Ayakkabılarını çıkardı. İçeriden gelen müziğin, daha damarlarından yayılmasına izin vermeden, banyonun soğuk taşları arasına doğru usulca yol aldı. Suskundu. Bakışlarındaki o huzurlu salınış, koca bir ayrılığın resmini çizemeyecek kadar bitap düşmüştü. Geceleri uykulardan düşmek, sessizce bir sigarayı pencere kenarında ağır ve tortulaşmış düşüncelerle içmek ve başını ellerinin arasına alıp ara sıra da olsa bölünmüş bir geçmişin ayrıntılarında gezmek, belki de bir yol ayrımının ondaki en belirgin noktalarıydı.
“ Sonra sırtüstü yatarsın. Gözlerini kaparsın… Yavaş yavaş bir şey göğsüne baskı uygulamaya başlar ama kalkamazsın. Daha ne kadar devam edecek diye merak edersin. Gitgide nefes alamamaya başlarsın. Bacakların uyuşur. Bir anıyı oynatmaya başlar beynin. Bir anda fırlarsın yataktan…ve alkollü…”

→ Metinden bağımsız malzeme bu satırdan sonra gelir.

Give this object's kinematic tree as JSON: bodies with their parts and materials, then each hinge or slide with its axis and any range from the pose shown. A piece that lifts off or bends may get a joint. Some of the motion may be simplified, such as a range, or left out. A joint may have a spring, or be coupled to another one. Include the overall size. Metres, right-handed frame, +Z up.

Banyo… Acaba sırılsıklam olmuş benliğini daha ne kadar ıslatabilirdi ki! Bir damla sonra birkaç damla daha ve sonra ard arda gelen damlalar…
Kuşatılmışlıklar…
Tortularına saklamaya çalışılmış ama bir türlü saklanmayı bile becerememiş aşklar…
Hayır!
Dejavularda tutmayacağım seyir defterlerini ruhun. Kuşatılmış ve benliğin koridorlarından alıkoyulmuş her şey uzak durmalı. Bir damla daha! Hadi… Tek bir damla daha…
Sular…
Gitmeyin. Kesilmeyin. Savurmayın
“ Şimdi öyle deyince uyumuş olabileceğinin yüksek ihtimali geldi aklıma. Evet, gözlerinden huzurun, dinlenilmişliğin okunduğu… Hayat garip! Gemiler falan…”

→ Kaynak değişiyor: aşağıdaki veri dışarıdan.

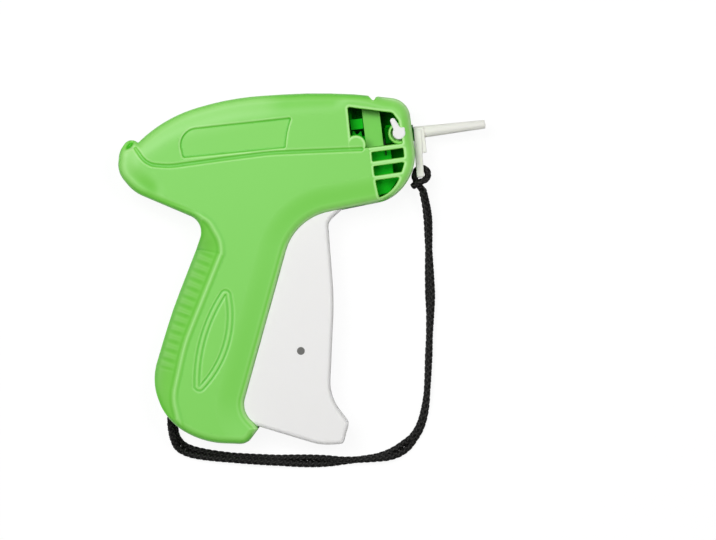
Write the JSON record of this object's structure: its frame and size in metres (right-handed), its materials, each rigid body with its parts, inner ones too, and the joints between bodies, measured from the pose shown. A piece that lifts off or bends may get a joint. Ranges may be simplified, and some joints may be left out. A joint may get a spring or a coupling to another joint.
{
  "type": "garment tag attacher",
  "caption": "Hand-held garment tag attacher: moulded pistol casing, squeezed trigger, lever-driven slide and ejector rod, hollow needle with a pull-off cover, and a wrist lanyard.",
  "frame": {"origin": "on the trigger's pivot axis, at the flat left face that the tool lies on", "axes": "+X along the needle towards its point, +Y towards the tool's top edge, +Z from the left face to the right face"},
  "size_m": [0.1606, 0.1633, 0.027],
  "materials": {
    "green_plastic": "satin moulded ABS, light green",
    "light_green_plastic": "satin moulded plastic, light green",
    "dark_green_plastic": "satin moulded plastic, deep green",
    "white_plastic": "satin moulded ABS, white",
    "cover_plastic": "soft off-white polyethylene",
    "inner_plastic": "natural acetal",
    "steel": "bright steel",
    "black_braid": "braided polyester cord, black"
  },
  "bodies": {
    "casing": {"housing_right": "green_plastic", "housing_left": "green_plastic", "trigger_pivot_pin": "steel", "lever_pivot_pin": "steel", "needle_hub": "dark_green_plastic", "needle": "steel", "knife_blade": "steel", "feed_wheel_axle": "steel", "feed_pawl_pin": "steel", "detent_spring": "steel", "clip_guide": "light_green_plastic", "lanyard_cord": "black_braid", "lanyard_anchor": "black_braid"},
    "trigger": {"trigger": "white_plastic", "link_pin": "steel", "return_spring": "steel"},
    "link": {"trigger_link": "inner_plastic"},
    "lever": {"drive_lever": "inner_plastic", "lever_link_pin": "steel"},
    "slide": {"slide": "inner_plastic", "slide_drive_pin": "steel", "ejector_rod": "steel"},
    "lock_knob": {"needle_lock_knob": "white_plastic"},
    "cover": {"needle_cover": "cover_plastic", "lanyard_knot": "black_braid"},
    "feed_wheel": {"feed_wheel": "green_plastic"},
    "feed_pawl": {"feed_pawl": "inner_plastic"}
  },
  "joints": [
    {"name": "trigger_squeeze", "type": "hinge", "parent": "casing", "child": "trigger", "pos_m": [0, 0, 0.0135], "axis": [0, 0, -1], "range_deg": [0, 20], "stiffness_Nm_per_rad": 0.4, "springref_deg": -11.46},
    {"name": "link_turn", "type": "hinge", "parent": "trigger", "child": "link", "pos_m": [-0.0304, -0.0657, 0.0135], "axis": [0, 0, 1], "range_deg": [0, 41]},
    {"name": "lever_turn", "type": "hinge", "parent": "casing", "child": "lever", "pos_m": [-0.0605, -0.027, 0.0135], "axis": [0, 0, -1], "range_deg": [0, 46.5]},
    {"name": "slide_travel", "type": "slide", "parent": "casing", "child": "slide", "axis": [1, 0, 0], "range_m": [0, 0.0424]},
    {"name": "feed_pawl_swing", "type": "hinge", "parent": "casing", "child": "feed_pawl", "pos_m": [-0.006, 0.0262, 0.0108], "axis": [0, 0, -1], "range_deg": [0, 10.2]},
    {"name": "feed_wheel_turn", "type": "hinge", "parent": "casing", "child": "feed_wheel", "pos_m": [0.0044, 0.0202, 0.0108], "axis": [0, 0, 1], "continuous": true},
    {"name": "needle_lock_turn", "type": "hinge", "parent": "casing", "child": "lock_knob", "pos_m": [0.0233, 0.0228, 0.022], "axis": [0, 0, 1], "range_deg": [0, 80]},
    {"name": "needle_cover_pull", "type": "slide", "parent": "casing", "child": "cover", "axis": [1, 0, 0], "range_m": [0, 0.035]}
  ],
  "couplings": [
    {"joint": "link_turn", "follows": "trigger_squeeze", "ratio": 2.036},
    {"joint": "lever_turn", "follows": "trigger_squeeze", "ratio": 2.303},
    {"joint": "slide_travel", "follows": "trigger_squeeze", "m_per_rad": 0.12056},
    {"joint": "feed_pawl_swing", "follows": "trigger_squeeze", "ratio": 0.5}
  ]
}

Banyonun soğuk taşlarına atılan bir adımla başladı ıslak adımların dansı… Yürüyorsun. İçindekileri kim bilir nereye sakladın? Kısa bir arınma anı sırasında, neleri geride bırakmaya çalıştın, bilemiyorum. Bazen baharların neden bu kadar geç geldiğini düşünüyorum. Tomurcuklanmaya yüz tutacak ağaçların, neden vaktinden önce çiçek açmaya çalışıp sonra mevsimi geldiğinde, kuru bir görüntüye kendilerini teslim ettiğini… Yüreğime alıp saklamaya çalışırken koca bir ömrü, niye böyle apansız çekip gittiğini? Terk edilenle, terk edenin arasındaki köprüyü kuran bağların, niye böylesine nefretle birbirinden koparıldığını. Bazen, anlamaya çalıştığım şeylerin neden gitgide daha da anlamsızlaştığını ve benden uzaklaştığını düşünüyorum…
Bu “bazenlerin” daralan sokaklar gibi önüme bağdaş kurmasını sevmiyorum!
Serde sereserpe olmak vardı hani…!
“ Zamanla acıya dirençli hale gelirken sertleşmese bari içim… Kırılgan halimi seviyorum…”
Bu farklı bir tonlama. Masalsı korkuların olmadığı, iki noktalı yaşamların güvertede saklanmaya çalışmadığı ve gerdan kıran nazlı bir kızın, yer almadığı bir tonlama… Başlangıçlarını unutuyor bazen yüksek dozda verilmiş isyanlar. Oysa ne çok dayanmıştık uykularda seninle, tanımadan, dokunmadan, koklamadan…
Yaşam, meçhul sorguların yol ayrımında gözlerini üzerimize doğru savururken; hepimiz fişleniyoruz cümlelerin girdabında…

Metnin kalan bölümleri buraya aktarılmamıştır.